Refinery Utilization Rates React to Economics in 2011

The divergence of West Texas Intermediate (WTI) and Brent crude oil prices in 2011 affected refinery utilization in the United States, particularly in the East Coast (PADD 1) and Midwest (PADD 2) regions. Historically, refineries in these districts operated at 80-90% of their capacity. Changes in refining economics last year contributed to real contrasts in refinery utilization in some of the PADDs (see Overview chart).


graph of Average monthly refinery gross inputs and operable capacity, 2005 and 2011, as described in the article text
Source: U.S. Energy Information Administration, Refinery Utilization and Capacity.

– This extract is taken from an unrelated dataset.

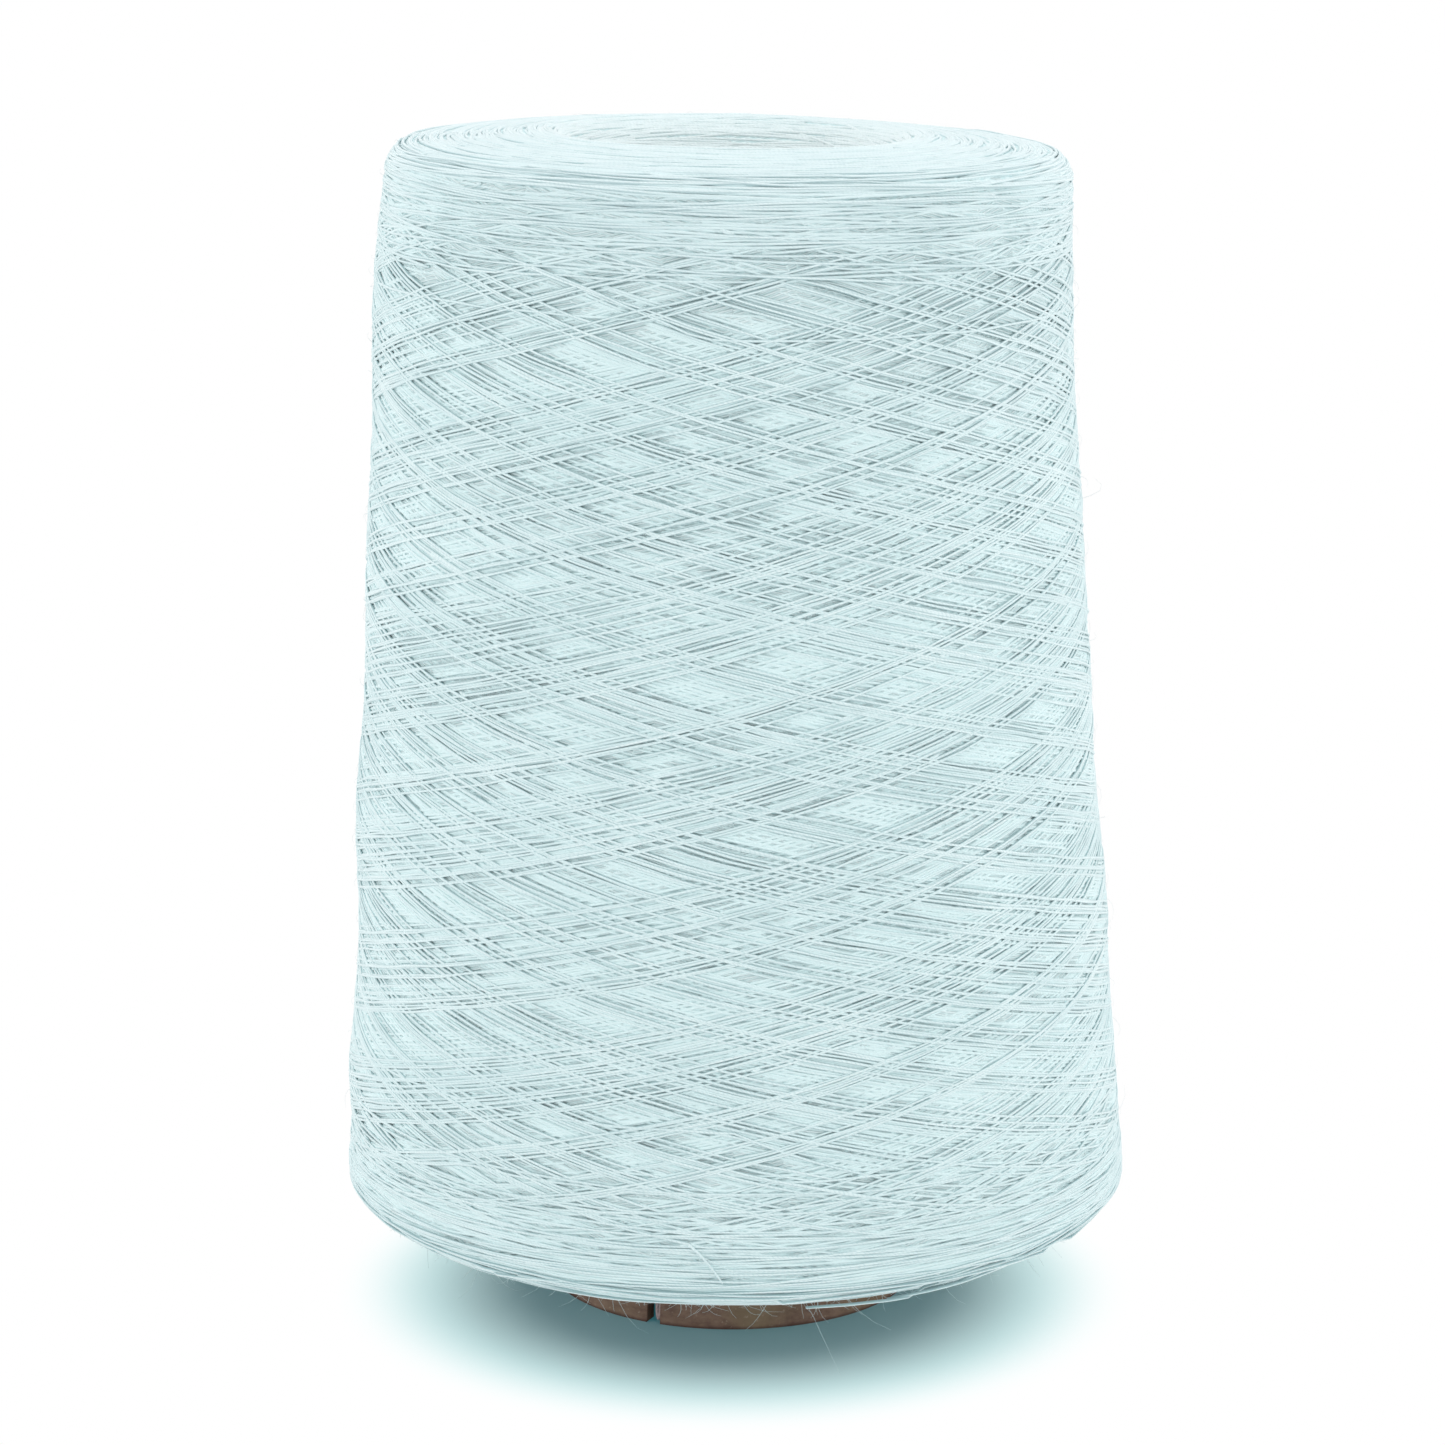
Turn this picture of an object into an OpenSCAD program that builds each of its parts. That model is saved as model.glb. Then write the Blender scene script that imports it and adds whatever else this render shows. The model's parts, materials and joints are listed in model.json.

 Some key findings by PADD include:
  • PADD 1. East Coast refining typically relies on imports of crude oil based on the Brent crude price, which, on average, increased to a $16-per-barrel premium over WTI spot prices in 2011. As a result, two East Coast refineries idled capacity due to poor economics, while another is considering selling or shutting down. PADD 1 utilization averaged only 68% of operable capacity in 2011, which includes the idle capacity of closed refineries. This utilization rate reflects both the drop in East Coast refining capacity and lower crude oil inputs.
  • PADD 2. Midwest refineries benefitted from supplies of less expensive crude oil coming from Canada and increased production in the Bakken formation. Thus, PADD 2 refineries averaged about 91% utilization in 2011, even with increased refining capacity. As a result, PADD 2 average crude oil inputs of nearly 3.4 million barrels per day were at the highest level since 2000.
  • PADD 3. Gulf Coast (PADD 3) continued capacity expansions as refineries upgraded infrastructure to maximize yields. Growing oil production in Texas and the Midwest contributed to increased inputs. The Gulf Coast refineries were able to use different types of crude oil to maximize production. Refineries in this region used cheaper sources of crude compared to the rest of the country.
  • PADDs 4 and 5. Refinery closures, outages, and a lack of access to less expensive crude oil reduced inputs in 2011 to refineries in PADDs 4 and 5 and helped drive down utilization rates.